Now, it is not as if Shakers were these perfect human beings, just singing, cooking, and making chairs all day. In fact, aside from the occasional object, no significant furniture has been crafted at Sabbathday Lake for more than a hundred years. (A wonderful BBC documentary about the community took as its title a remark by Sister Mildred—who died at 92 in the winter of 1990 just before the film was shot—"I don't want to be remembered as a chair.") Sadly, in fact, it seems that some of the community's valued furnishings have had to be sold over the years to sustain the family. Many remaining pieces now reside at Sabbathday Lake's museum.
But the Shakers trust in their community and believe that their faith will tell them the right way to live. They have the satisfaction of their work and share the goal of doing whatever
they undertake as perfectly as they can. And—this is the great thing—they're not looking for a reward. The Shakers have taken care of their own payback. They've made peace with the world they've chosen, and surely they feel that their rewards are enormous. It must be something, to have that kind of peace in your life.
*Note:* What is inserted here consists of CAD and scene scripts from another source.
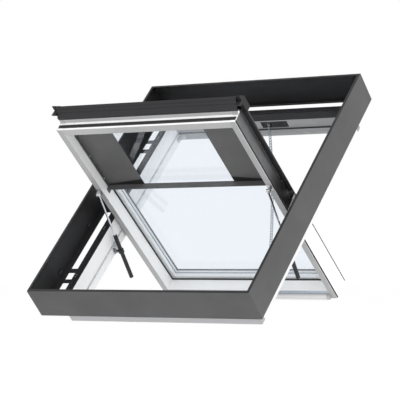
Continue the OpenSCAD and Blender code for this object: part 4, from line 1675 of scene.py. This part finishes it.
@dataclass
class VentFlap(Assembly):
    """Ventilation flap on the sash, with its two end caps."""

    body: ClassVar[Body] = Body.FLAP
    coats: ClassVar[tuple[Coat, ...]] = (
        # Both finishes are white lacquer greyed as painted shade.
        Coat(("vent_flap",), FLAP_SHADED_WHITE, "flap_lacquer", Edge.MOULDING),
        Coat(("flap_caps",), CAP_SHADED_WHITE, "flap_plastic", Edge.MOULDING),
    )


# ---------------------------------------------------------------- stays


@dataclass
class SideStays:
    """Telescopic stays beside the sash: collar, tube and rod on each side."""

    parts: ClassVar[tuple[tuple[str, Finish, str], ...]] = (
        ("collar", STAY_BLACK, "stay_dark"),
        ("tube", STAY_BLACK, "stay_dark"),
        ("rod", ROD_CHROME, "rod_steel"),
    )

    def dress(self) -> None:
        """Dresses each part, which is a rigid body of its own."""
        for side in ("left", "right"):
            for part, finish, slot in self.parts:
                node = f"stay_{part}_{side}"
                Coat((node,), finish, slot, Edge.SOFT).lay(node)


# ---------------------------------------------------------------- studio


@dataclass
class Studio:
    """Pale floor, soft light and the camera, in metres, watts and millimetres."""

    eye: Point3 = (4.3102, -6.4823, 0.2227)
    forward: Point3 = (-0.5381, 0.8421, 0.0348)
    lens: float = 170.0
    sensor: float = 36.0
    clip: Point2 = (0.1, 200.0)
    floor_level: float = -0.55
    floor_radius: float = 60.0
    sky: float = 1.0
    lamp_spot: Point3 = (5.0, -4.0, 5.5)
    lamp_aim: Point3 = (0.0, 0.35, 0.5)
    lamp_size: float = 4.0
    lamp_power: float = 220.0

    def build(self) -> None:
        """Builds the studio."""
        scene = bpy.context.scene
        scene.view_settings.view_transform = "Standard"
        world = bpy.data.worlds.new("studio")
        scene.world = world
        world.use_nodes = True
        back = world.node_tree.nodes["Background"]
        back.inputs["Color"].default_value = (1.0, 1.0, 1.0, 1.0)
        back.inputs["Strength"].default_value = self.sky
        self.floor()
        self.lamp()
        self.camera()

    def floor(self) -> None:
        """Lays a round floor below the window."""
        bm = bmesh.new()
        bmesh.ops.create_circle(
            bm,
            cap_ends=True,
            segments=96,
            radius=self.floor_radius,
            matrix=Matrix.Translation((0, 0, self.floor_level)),
        )
        mesh = bpy.data.meshes.new("floor")
        bm.to_mesh(mesh)
        bm.free()
        floor = bpy.data.objects.new("floor", mesh)
        mesh.materials.append(FLOOR.material())
        bpy.context.scene.collection.objects.link(floor)

    def hang(self, data: ID, spot: Point3, way: Vector) -> Object:
        """Places a lamp or the camera.

        Args:
            data: Its data, which gives it its name.
            spot: Where it hangs.
            way: Direction that it faces.

        Returns:
            The placed object.
        """
        item = bpy.data.objects.new(data.name, data)
        bpy.context.scene.collection.objects.link(item)
        item.location = spot
        item.rotation_mode = "QUATERNION"
        item.rotation_quaternion = way.to_track_quat("-Z", "Y")
        return item

    def lamp(self) -> None:
        """Hangs one soft square lamp."""
        data = bpy.data.lights.new("key", "AREA")
        data.size = self.lamp_size
        data.energy = self.lamp_power
        way = Vector(self.lamp_aim) - Vector(self.lamp_spot)
        self.hang(data, self.lamp_spot, way)

    def camera(self) -> None:
        """Sets up the camera."""
        data = bpy.data.cameras.new("camera")
        data.lens = self.lens
        data.sensor_width = self.sensor
        data.clip_start, data.clip_end = self.clip
        camera = self.hang(data, self.eye, Vector(self.forward))
        bpy.context.scene.camera = camera


def main() -> None:
    """Builds every sub-assembly."""
    logging.basicConfig(level=logging.INFO, format="%(message)s")
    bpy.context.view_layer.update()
    TREES.update(fixing=fixing_tree(), chain=chain_tree(), lip=lip_tree())
    Studio().build()
    DeflectorRing().build()
    WindowFrame().build()
    GlazedSash().build()
    VentFlap().dress()
    SideStays().dress()


if __name__ == "__main__":
    main()
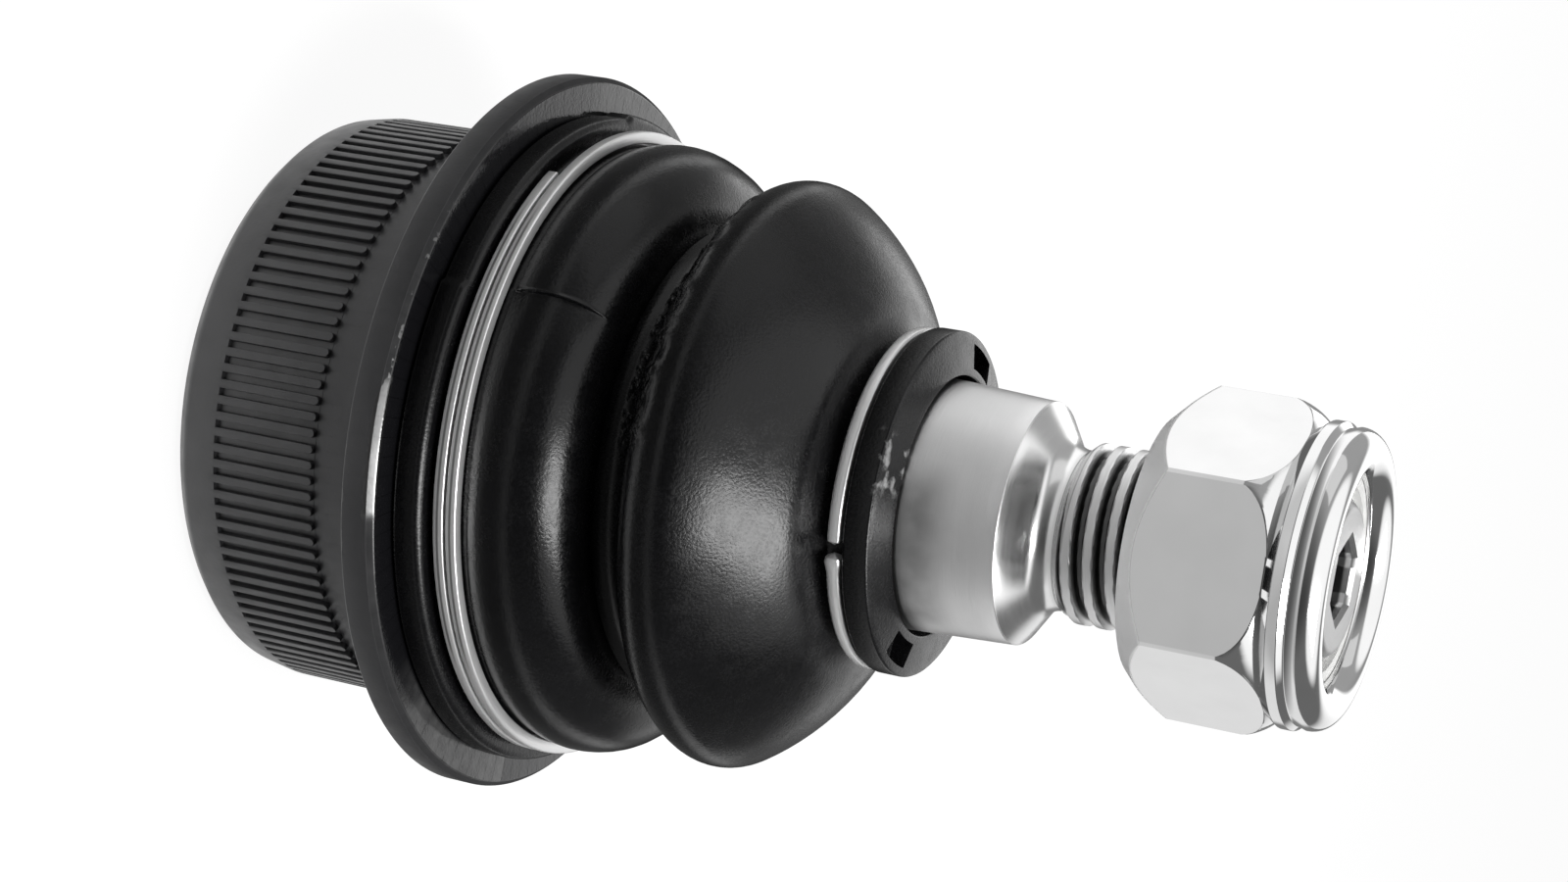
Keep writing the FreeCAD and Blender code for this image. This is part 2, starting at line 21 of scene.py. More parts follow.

I'll never forget sitting at the breakfast table on the last morning of my most recent visit to Sabbathday Lake. I was about to return to my busy life out in the world. Later that day, I would get on a plane and fly back home to California to teach a cooking class, then go off again to promote a book I had just written. The early morning news reported that a hurricane was roaring up the East Coast, and as we were at breakfast that morning the rain was just beginning to fall. While we were sitting there, Sister Frances began singing, and everyone joined in so sweetly, the way they do. And they just sang out so unselfconsciously, so clearly: "Falling, falling, like the fleecy snowflake / Dropping, dropping like the gentle rain." And the rain was falling outside the window, and we were sitting inside at that table, and to me it felt like such a true moment.